_Written exercise_:
Each line containing the word "code" must be collected.

_Task inputs_:
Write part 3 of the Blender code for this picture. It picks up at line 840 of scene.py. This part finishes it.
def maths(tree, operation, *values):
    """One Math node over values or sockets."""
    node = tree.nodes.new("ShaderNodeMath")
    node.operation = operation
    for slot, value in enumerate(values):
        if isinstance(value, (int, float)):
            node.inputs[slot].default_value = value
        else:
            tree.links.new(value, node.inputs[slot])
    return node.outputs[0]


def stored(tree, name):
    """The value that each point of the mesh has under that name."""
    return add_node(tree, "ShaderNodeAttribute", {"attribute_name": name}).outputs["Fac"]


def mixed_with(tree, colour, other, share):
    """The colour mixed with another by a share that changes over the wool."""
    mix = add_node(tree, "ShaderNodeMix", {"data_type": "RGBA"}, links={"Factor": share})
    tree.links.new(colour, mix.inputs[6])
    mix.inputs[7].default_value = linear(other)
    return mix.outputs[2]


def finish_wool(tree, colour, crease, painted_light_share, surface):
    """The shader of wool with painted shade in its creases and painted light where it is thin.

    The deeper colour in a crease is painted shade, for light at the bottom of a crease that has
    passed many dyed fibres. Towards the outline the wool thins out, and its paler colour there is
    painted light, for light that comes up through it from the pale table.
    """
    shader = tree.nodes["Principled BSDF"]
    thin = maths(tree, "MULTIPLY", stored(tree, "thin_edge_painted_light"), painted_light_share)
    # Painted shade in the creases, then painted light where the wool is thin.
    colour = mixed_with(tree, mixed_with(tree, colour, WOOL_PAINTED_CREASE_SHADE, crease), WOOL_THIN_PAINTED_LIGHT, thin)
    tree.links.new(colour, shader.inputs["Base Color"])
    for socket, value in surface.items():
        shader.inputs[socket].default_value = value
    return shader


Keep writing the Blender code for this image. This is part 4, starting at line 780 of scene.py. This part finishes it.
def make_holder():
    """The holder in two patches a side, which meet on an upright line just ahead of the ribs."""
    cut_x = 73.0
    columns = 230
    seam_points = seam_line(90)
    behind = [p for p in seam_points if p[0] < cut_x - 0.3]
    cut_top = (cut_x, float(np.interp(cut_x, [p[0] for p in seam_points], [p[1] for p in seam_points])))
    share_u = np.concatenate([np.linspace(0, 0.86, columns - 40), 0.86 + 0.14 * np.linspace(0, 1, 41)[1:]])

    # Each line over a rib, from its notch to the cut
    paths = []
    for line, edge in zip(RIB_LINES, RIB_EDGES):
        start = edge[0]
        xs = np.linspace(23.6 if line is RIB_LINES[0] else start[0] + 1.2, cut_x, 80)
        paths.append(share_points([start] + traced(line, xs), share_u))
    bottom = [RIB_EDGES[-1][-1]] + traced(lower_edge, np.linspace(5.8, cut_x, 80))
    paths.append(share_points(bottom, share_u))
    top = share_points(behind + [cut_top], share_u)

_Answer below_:
Write part 3 of the Blender code for this picture. It picks up at line 840 of scene.py. This part finishes it.
Keep writing the Blender code for this image. This is part 4, starting at line 780 of scene.py. This part finishes it.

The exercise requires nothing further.